- Veronica Smink
- BBC News Mundo, Argentina
Dois promotores da Argentina pediram na segunda-feira (22/8) pena de até 12 anos de prisão e a perda dos direitos de ocupar cargos públicos para a vice-presidente da Argentina, Cristina Kirchner, acusada por eles de corrupção na realização de obras públicas durante seu governo (2007-2015).
A ex-presidente é acusada de administração fraudulenta e de ter liderado uma associação ilícita junto com seu falecido marido, o ex-presidente Néstor Kirchner, durante os governos de ambos, entre 2003 e 2015.
As irregularidades teriam acontecido na gestão pública de obras na província patagônica de Santa Cruz, reduto dos Kirchner. A denúncia aponta que, antes de assumir a presidência, os Kirchner criaram uma empreiteira, chamada Austral Construcciones, que recebeu licitações para realizar 79% das obras em Santa Cruz durante os mandatos do casal. A empresa deixou de operar em dezembro de 2015, quando Cristina Kirchner saiu da presidência.
Segundo os promotores, durante os mandatos dos Kirchner, a empreiteira foi favorecida por grandes aumentos de preços pagos no âmbito das licitações. Os ex-presidentes colocaram um sócio que atuaria como “testa de ferro”, Lázaro Báez — também acusado na Justiça, junto com outros onze ex-funcionários kirchneristas.
O promotor Diego Luciani assegurou que se tratou da “maior manobra de corrupção do país”, com prejuízo em mais de US$ 1 bilhão (R$ 5 bi) para os cofres públicos — quantia que os promotores pediram que fosse confiscada dos acusados em caso de condenação.
Por sua vez, Cristina Kirchner, cujo advogado apresentará sua defesa em setembro, refutou todas as acusações, dizendo ser vítima de “lawfare” (abuso e má utilização dos procedimentos jurídicos para perseguição política). Na terça-feira (23/8), em uma transmissão ao vivo no YouTube, a vice-presidente garantiu que “nada do que os promotores disseram foi comprovado”.
Logo após a notícia de que os promotores pediram a condenação de Kirchner, o presidente da Argentina, Alberto Fernández, escreveu no Twitter uma mensagem de apoio à sua vice-presidente: “Hoje é um dia muito ingrato para quem, como eu, foi criado na família de um juiz, foi educado no mundo do Direito e ensina Direito Penal há mais de três décadas. Mais uma vez transmito o meu mais profundo carinho e solidariedade à vice-presidente.”
Vários outros líderes da coalizão governista se manifestaram nas redes a favor da ex-presidente.
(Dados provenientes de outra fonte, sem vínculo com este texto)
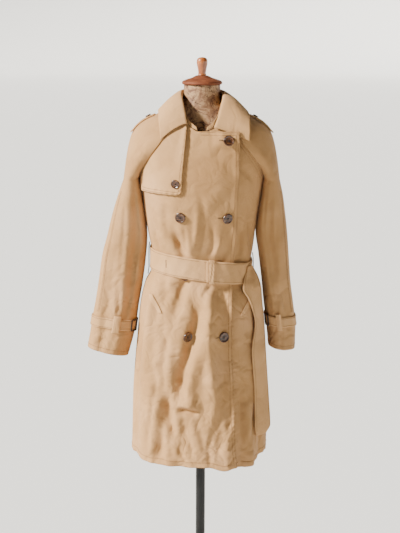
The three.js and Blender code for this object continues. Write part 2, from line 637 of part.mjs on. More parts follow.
function standColumn(share) {
  const half = Math.min(share, 1 - share);
  const sign = share < 0.5 ? 1 : -1;
  const around = share < 0.5 ? mix(0.16, 0.5, shareOf(STAND_ENDS, 0.5, share))
    : mix(0.5, 0.84, shareOf(0.5, 1 - STAND_ENDS, share));
  if (half < STAND_ENDS) {
    const seam = coatAt(sign * stand.x(half), stand.level(half), -CLOTH, 1);
    const top = vec(sign * stand.topX(half), stand.topY(half), stand.topZ(half));
    return [seam.add(vec(0, 0, STAND_LIFT)), top];
  }
  const under = rollPoint(around);
  const top = under.clone().addScaledVector(inward(under), COLLAR_STAND_IN)
    .add(vec(0, 0, -STAND_DROP));
  const turn = Math.atan2(under.x, -under.y) / DEGREE;
  const seamLevel = mix(NECK_SEAM_SIDE, NECK_SEAM_BACK, fade(100, 150, Math.abs(turn)));
  return [coat(turn, seamLevel, -STAND_LIFT), top];
}
const standColumns = STAND_SHARES.map(standColumn);
add('collar_stand', wall(turnGrid(standColumns.map(([seam, top]) => [
  seam, seam.clone().lerp(top, 0.5), top])), CLOTH), coatCloth);

// The storm flap lies on the right front, caught in the raglan seam and free at its front edge
// and its foot, where it stands off a little
const FLAP_COLUMNS = 8;
const FLAP_ROWS = 8;
const FLAP_STAND_OFF = 1.6;        // how much further its free edges stand off
const FLAP_TOP_OFF = 2.2;          // the same for its top, which lies over the raglan seam
function flapOut(s, r) {
  const free = Math.max(fade(0.6, 1, s), fade(0.4, 0, r));
  return LAY_GAP + SLACK + DOUBLE_CLOTH + FLAP_STAND_OFF * free + FLAP_TOP_OFF * fade(0.5, 0.85, r);
}
function stormFlap() {
  const side = borderOf(table(['share', 'x', 'level'], [
    [0, -148, 1158], [0.16, -150, 1186], [0.32, -141, 1216], [0.5, -124, 1247],
    [0.75, -95, 1287], [1, -63, 1342]]), ['x', 'level']);
  const far = borderOf(table(['share', 'x', 'level'], [
    [0, -53, 1160], [0.08, -49.5, 1168], [0.3, -47, 1205], [1, -37, 1322]]), ['x', 'level']);
  const foot = borderOf(table(['share', 'x', 'level'], [
    [0, -148, 1158], [0.9, -61, 1156.5], [1, -53, 1160]]), ['x', 'level']);
  const head = borderOf(table(['share', 'x', 'level'], [
    [0, -63, 1342], [0.6, -46, 1334], [1, -37, 1322]]), ['x', 'level']);
  return steps(FLAP_ROWS).map((r) => steps(FLAP_COLUMNS).map((s) => {
    const [x, level] = patch(side, far, foot, head, s, r);
    return coatAt(x, level, flapOut(s, r));
  }));
}
add('storm_flap', wall(stormFlap(), DOUBLE_CLOTH), coatCloth);

// Belt: a closed band round the waist, a second layer from the keeper to its slanted end, and the
// tail that hangs from there
const BELT_COLUMNS = 32;
const BELT_LAYER = DOUBLE_CLOTH + LAY_GAP + 0.1;
function beltPoint(angle, rise, out) {
  const point = coat(angle, BELT_LEVEL, BELT_OUT + DOUBLE_CLOTH + out, false);
  return point.add(vec(0, 0, rise));
}
const beltRows = [-BELT_HEIGHT / 2, 0, BELT_HEIGHT / 2];
const beltRing = beltRows.map((rise) => {
  const ring = steps(BELT_COLUMNS).slice(0, -1).map((s) => beltPoint(360 * s, rise, 0));
  return [...ring, ring[0].clone()];
});
add('belt', wall(beltRing, DOUBLE_CLOTH), coatCloth);

const BELT_END_START = 4;
const BELT_END_TOP = 62;          // angles where the slanted end meets the top and the foot
const BELT_END_FOOT = 52;
add('belt_end', wall(beltRows.map((rise) => steps(8).map((s) => {
  const end = mix(BELT_END_FOOT, BELT_END_TOP, rise / BELT_HEIGHT + 0.5);
  return beltPoint(mix(BELT_END_START, end, s), rise, BELT_LAYER);
})), DOUBLE_CLOTH), coatCloth);

const KEEPER_HALF_ANGLE = 2.6;
const KEEPER_ANGLE = 9;
const KEEPER_HALF_HEIGHT = 30.4;
const KEEPER_OUT = BELT_LAYER + CLOTH + 0.8;
const keeperProfile = table(['out', 'rise'], [
  [SLACK, -KEEPER_HALF_HEIGHT], [KEEPER_OUT, -KEEPER_HALF_HEIGHT], [KEEPER_OUT + 0.4, 0],
  [KEEPER_OUT, KEEPER_HALF_HEIGHT], [SLACK, KEEPER_HALF_HEIGHT]]);
add('belt_keeper', wall(keeperProfile.map(({ out, rise }) => [-1, 1].map(
  (sign) => beltPoint(KEEPER_ANGLE + sign * KEEPER_HALF_ANGLE, rise, out))), CLOTH), coatCloth);

const tailRows = table(['z', 'leftX', 'leftY', 'rightX', 'rightY', 'bulge'], [
  [520, 145, -94, 171, -72, 2],
  [540, 142, -97, 183, -61, 3],
  [606, 140, -98, 179, -59, 3],
  [674, 137, -99, 174, -56, 4],
  [753, 131, -100, 168, -59, 4],
  [819, 139, -83, 164, -37, 4],
  [862, 130, -86, 159, -43, 5],
  [883, 122, -87, 157, -48, 5],
  [911, 106, -88, 154, -58, 5],
  [934, 109, -79.8, 147, -50, 4],
  [950, 115, -72.1, 139, -46, 2],
  [966, 119, -65.5, 130, -53, 1],
]);
add('belt_tail', wall(tailRows.map(({ z, leftX, leftY, rightX, rightY, bulge }) => {
  const across = vec(rightX - leftX, rightY - leftY, 0);
  const outward = vec(across.y, -across.x, 0).normalize();
  return steps(3).map((t) => vec(leftX, leftY, z).addScaledVector(across, t)
    .addScaledVector(outward, bulge * Math.sin(Math.PI * t)));
}), DOUBLE_CLOTH), coatCloth);

// Thread loops at the side seams, which hold the belt up
const THREAD_RADIUS = 1.2;
const LOOP_ANGLE = 88;
const LOOP_TOP = 1004;            // levels on the coat where the loop is sewn in
const LOOP_FOOT = 918;
const LOOP_FOOT_GAP = 1.7;        // its slanting end keeps this far off the widening skirt
for (const side of SIDES) {
  const angle = side.sign * LOOP_ANGLE;
  const path = [coat(angle, LOOP_TOP, THREAD_RADIUS + LAY_GAP), beltPoint(angle, 26, 2),
    beltPoint(angle, 0, 2.4), beltPoint(angle, -26, 2.4),
    coat(angle, LOOP_FOOT, THREAD_RADIUS + LOOP_FOOT_GAP)];
  const outline = new THREE.Shape().absarc(0, 0, THREAD_RADIUS, 0, 2 * Math.PI);
  add(`belt_loop_${side.name}`, new THREE.ExtrudeGeometry(outline, {
    steps: 12, curveSegments: 3, extrudePath: new THREE.CatmullRomCurve3(path) }), thread);
}

// Cuff straps, made from the sleeve's own rings moved out, with a cloth loop and a covered buckle
const STRAP_OUT = LAY_GAP + SLACK + DOUBLE_CLOTH;
const CUFF_LOOP_ACROSS = 0.57;
const CUFF_LOOP_HALF = 0.08;
const CUFF_LOOP_PAST = 0.02;
const BUCKLE_ACROSS = 0.93;
const BUCKLE_GAP = 0;               // its corners already clear the bent strap
const BUCKLE_SIZE = { width: 22, height: 34, bar: 4.5, depth: 3.2 };

function roundedRectangle(target, width, height, radius) {
  const x = width / 2 - radius;
  const y = height / 2 - radius;
  target.absarc(x, -y, radius, -Math.PI / 2, 0);
  target.absarc(x, y, radius, 0, Math.PI / 2);
  target.absarc(-x, y, radius, Math.PI / 2, Math.PI);
  target.absarc(-x, -y, radius, Math.PI, 1.5 * Math.PI);
  return target;
}
function buckleGeometry() {
  const { width, height, bar, depth } = BUCKLE_SIZE;
  const outline = roundedRectangle(new THREE.Shape(), width, height, 4);
  outline.holes.push(roundedRectangle(new THREE.Path(), width - 2 * bar, height - 2 * bar, 2));
  return new THREE.ExtrudeGeometry(outline, { depth, bevelEnabled: false, curveSegments: 3 });
}
// Stands a piece on a point: its own Z along the normal, its own Y as near upright as may be
function seat(mesh, point, normal, gap) {
  const upright = vec(0, 0, 1).addScaledVector(normal, -normal.z).normalize();
  const across = upright.clone().cross(normal);
  mesh.quaternion.setFromRotationMatrix(new THREE.Matrix4().makeBasis(across, upright, normal));
  mesh.position.copy(point).addScaledVector(normal, gap);
}
function normalOf(pointAt, u, v, step) {
  const du = pointAt(u + step, v).sub(pointAt(u - step, v));
  const dv = pointAt(u, v + step).sub(pointAt(u, v - step));
  return du.cross(dv).normalize();
}

for (const side of SIDES) {
  const { sleeve, creases } = side;
  const strap = [STRAP_FOOT, STRAP_TOP].map(
    (share) => sleeveRing(sleeve, creases, share, STRAP_OUT));
  add(`cuff_strap_${side.name}`, wall(side.place(strap), DOUBLE_CLOTH), coatCloth);

  const loopOut = STRAP_OUT + LAY_GAP + 2 * SLACK + CLOTH;
  const loop = [STRAP_FOOT + CUFF_LOOP_PAST, STRAP_TOP - CUFF_LOOP_PAST].map((share) => [-1, 0, 1].map(
    (way) => onSleeve(sleeve, creases, share, 1, CUFF_LOOP_ACROSS + way * CUFF_LOOP_HALF,
      loopOut)));
  add(`cuff_loop_${side.name}`, wall(side.place(loop), CLOTH), coatCloth);

  const middle = (STRAP_TOP + STRAP_FOOT) / 2;
  const at = (across, share) => {
    const point = onSleeve(sleeve, creases, share, 1, across, STRAP_OUT);
    return vec(side.sign * point.x, point.y, point.z);
  };
  const normal = normalOf(at, BUCKLE_ACROSS, middle, 0.01).multiplyScalar(side.sign);
  const buckle = add(`cuff_buckle_${side.name}`, buckleGeometry(), buckleCover);
  seat(buckle, at(BUCKLE_ACROSS, middle), normal, BUCKLE_GAP);
}

// Epaulettes lie along the shoulder line, standing off it between their ends: from the end by the
// collar to the shoulder tip, where the strap turns down to the sleeve
const epaulettePath = table(['x', 'z', 'half'], [
  [119, 1348.2, 9], [124, 1347.4, 17], [136, 1343.6, 18.5], [150, 1336.5, 20], [163, 1327, 21],
  [172, 1318.5, 21.5], [177.5, 1311.5, 22], [179.6, 1305.5, 22], [178.6, 1301.2, 22]]);
const EPAULETTE_CROWN = 1.2;
const SMALL_BUTTON_DIAMETER = 15;
const BUTTON_GAP = 0.4;
const SMALL_BUTTON_ROW = 2;         // it sits at this row of the path

function button(name, diameter, segments) {
  const radius = diameter / 2;
  return add(name, turned([
    [0, 0], [radius * 0.45, 0], [radius, radius * 0.16], [radius, radius * 0.28],
    [radius * 0.86, radius * 0.36], [radius * 0.7, radius * 0.27], [0, radius * 0.24]],
  segments), horn);
}

for (const side of SIDES) {
  const columns = epaulettePath.map(({ x, z, half }) => [-1, 0, 1].map((way) => vec(
    side.sign * x, RIDGE_Y + way * half, z - EPAULETTE_CROWN * way * way)));
  const grid = turnGrid(side.sign > 0 ? columns : [...columns].reverse());
  add(`epaulette_${side.name}`, wall(grid, DOUBLE_CLOTH), coatCloth);
  const small = button(`epaulette_button_${side.name}`, SMALL_BUTTON_DIAMETER, 10);
  const place = columns[SMALL_BUTTON_ROW][1];
  const before = columns[SMALL_BUTTON_ROW - 1][1];
  const along = before.clone().sub(columns[SMALL_BUTTON_ROW + 1][1]).multiplyScalar(side.sign);
  seat(small, place, vec(along.z, 0, -along.x).normalize(), BUTTON_GAP);
}

// Buttons of the two rows, and the one on the storm flap
const buttonPlaces = table(['name', 'x', 'level', 'diameter', 'out'], [
  ['button_top_left', 64, 1290, BUTTON_DIAMETER, -0.5],
  ['button_chest_right', -53, 1098, BUTTON_DIAMETER, 0],
  ['button_chest_left', 64, 1097, BUTTON_DIAMETER, 0],
  ['button_hip_right', -36, 793, BUTTON_DIAMETER, 0.2],
  ['button_hip_left', 59, 792, BUTTON_DIAMETER, 1.3],
  ['button_flap', -64, 1184, FLAP_BUTTON_DIAMETER, LAY_GAP + DOUBLE_CLOTH + 1.6],
]);
for (const { name, x, level, diameter, out } of buttonPlaces) {
  const at = (u, v) => coatAt(u, v, out + cornerLift(u, v));
  seat(button(name, diameter, 12), at(x, level), normalOf(at, x, level, 4), BUTTON_GAP);
}

// The welts of the slanted pockets
const WELT_HALF = 5;
const WELT_THICK = 1.2;
const WELT_GAP = LAY_GAP + 3 * SLACK;
const WELT_TOP = { x: 124, level: 888 };
const WELT_FOOT = { x: 104, level: 848 };
for (const side of SIDES) {
  const grid = steps(4).map((t) => [-1, 1].map((way) => coatAt(
    side.sign * mix(WELT_FOOT.x, WELT_TOP.x, t) + way * WELT_HALF,
    mix(WELT_FOOT.level, WELT_TOP.level, t), WELT_GAP + WELT_THICK)));
  add(`pocket_welt_${side.name}`, wall(grid, WELT_THICK), coatCloth);
}

export default trenchCoat;
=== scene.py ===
# %% [markdown]
# # A trench coat on a dress form
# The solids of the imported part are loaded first. Each cell then makes one group of pieces: it works
# out points with numpy on a grid of two parameters, in millimetres, and hands them to Blender in
# metres. X runs to the wearer's left, -Y is the coat's front and Z is up.

import bmesh
import bpy
import numpy as np
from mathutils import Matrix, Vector


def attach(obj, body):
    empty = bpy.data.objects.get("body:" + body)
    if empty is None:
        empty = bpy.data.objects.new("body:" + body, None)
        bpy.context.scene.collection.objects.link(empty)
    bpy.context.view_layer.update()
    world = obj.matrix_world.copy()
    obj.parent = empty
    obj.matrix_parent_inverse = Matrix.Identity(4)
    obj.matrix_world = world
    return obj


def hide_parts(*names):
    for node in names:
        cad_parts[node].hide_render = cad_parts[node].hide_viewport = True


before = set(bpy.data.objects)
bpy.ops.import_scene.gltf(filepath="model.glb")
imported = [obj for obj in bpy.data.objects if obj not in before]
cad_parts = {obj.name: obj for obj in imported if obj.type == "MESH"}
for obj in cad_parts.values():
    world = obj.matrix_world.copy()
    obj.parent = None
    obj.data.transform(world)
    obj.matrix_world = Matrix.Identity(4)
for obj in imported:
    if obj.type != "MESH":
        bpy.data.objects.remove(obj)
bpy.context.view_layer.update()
print("solids loaded:", len(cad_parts))

# %% [markdown]
# ## Small tools
# A table is a list of rows with named columns. A curve runs through one column without
# overshooting its rows, so a table of sizes turns into a smooth shape.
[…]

Mas também foram muitos os que saíram para celebrar o pedido de prisão da líder kirchnerista, tanto na internet quanto nas ruas, agitando bandeiras e batendo panelas. Foram registrados alguns incidentes em frente ao apartamento da vice-presidente em Buenos Aires, por pessoas favoráveis e contrárias à líder.
O que acontece agora?
É a primeira vez que a vice-presidente responde a uma ação penal. As investigações anteriores por supostos crimes de corrupção foram arquivadas por falta de provas.
O julgamento do chamado “caso Vialidad” começou em maio de 2019, durante a presidência de Mauricio Macri. A então senadora foi a julgamento três dias depois de anunciar que concorreria à vice-presidência na chapa de Alberto Fernández. Na época, Kirchner se recusou a responder perguntas sobre o processo e acusou os juízes de já terem uma sentença pronta. “Entre a Presidência da Nação e as obras denunciadas há doze instâncias administrativas nacionais e provinciais”, escreveu a então senadora no Twitter.
Nessa terça-feira, a vice-presidente disse que a Justiça de Santa Cruz já investigou as obras em questão e que os suspeitos foram inocentados.
A expectativa é que, após as alegações finais de todas as partes, o que deve levar várias semanas, três juízes da Justiça Federal anunciem a sentença no final do ano.
Caso a vice-presidente seja condenada, ela não poderá ser presa porque tem foro privilegiado até 9 de dezembro de 2023, quando termina seu mandato.De qualquer forma, os juristas garantem que, em caso de condenação, haverá recursos e provavelmente o processo terminará na Corte Suprema. Assim, pode levar anos até que haja uma condenação definitiva, e só então Cristina Kirchner seria impossibilitada de ocupar cargos públicos e seria detida — em prisão domiciliar, pois teria mais de 70 anos (hoje, ela tem 69 anos).